House Bill 19-1025 — termed “ban the box” — banned the use of a felony conviction question on employment applications. And because Long’s conviction was as a juvenile, his criminal records were sealed.
The senior director of long-term care for Loveland Village told Complete Colorado that the health, safety and well-being of their residents and employees is the center’s top priority.
“We were recently made aware of a previous felony conviction for a newly hired staff member who does not provide direct care to our residents,” Lisa Melby said in a statement to Complete Colorado. “We immediately terminated the employee.”
Weld County Sheriff Steve Reams said the only tool employers have now because of the ban the box legislation are background checks, but in cases like this where the records are sealed, even a background check does not help.

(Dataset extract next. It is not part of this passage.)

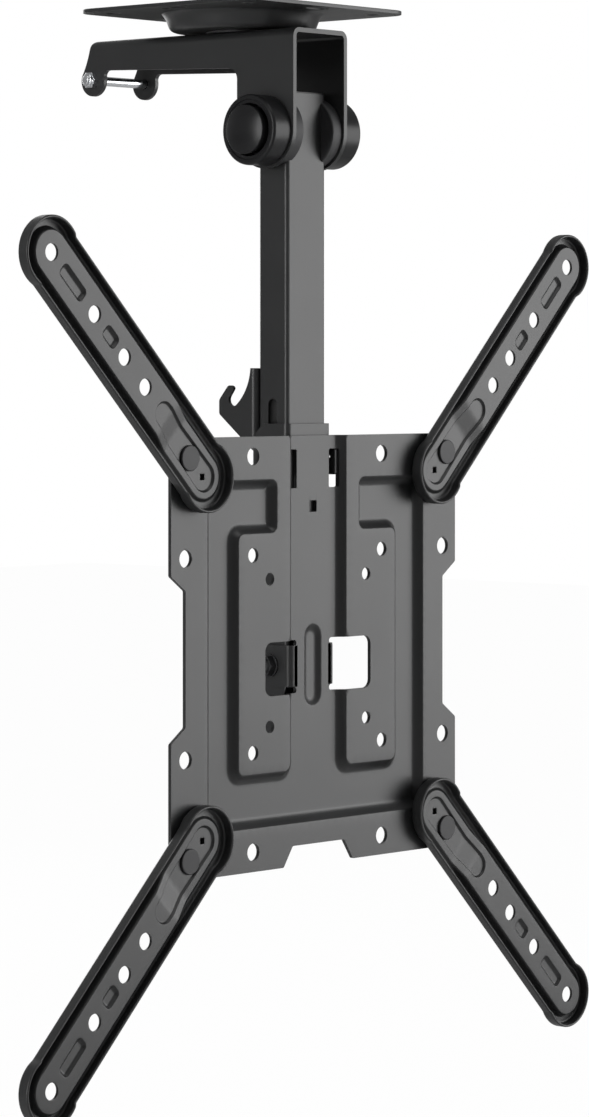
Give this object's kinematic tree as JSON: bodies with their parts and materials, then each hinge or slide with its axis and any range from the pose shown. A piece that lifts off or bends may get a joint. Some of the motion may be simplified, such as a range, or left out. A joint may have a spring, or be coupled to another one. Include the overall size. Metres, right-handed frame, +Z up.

The center learned of Long’s conviction after the 9 News report earlier this week revealed Long was arrested in September when he lied to about his conviction to attempt purchasing a firearm at the Scheel’s sporting goods store in Johnstown.
“A thorough background check was conducted prior to this individual’s hire,” Melby said. “However, the prior conviction did not appear on the background check because the individual was charged as a juvenile.”
Because this is part of an ongoing investigation, Melby was unable to provide any additional details concerning the length of Long’s employment and the exact job he performed.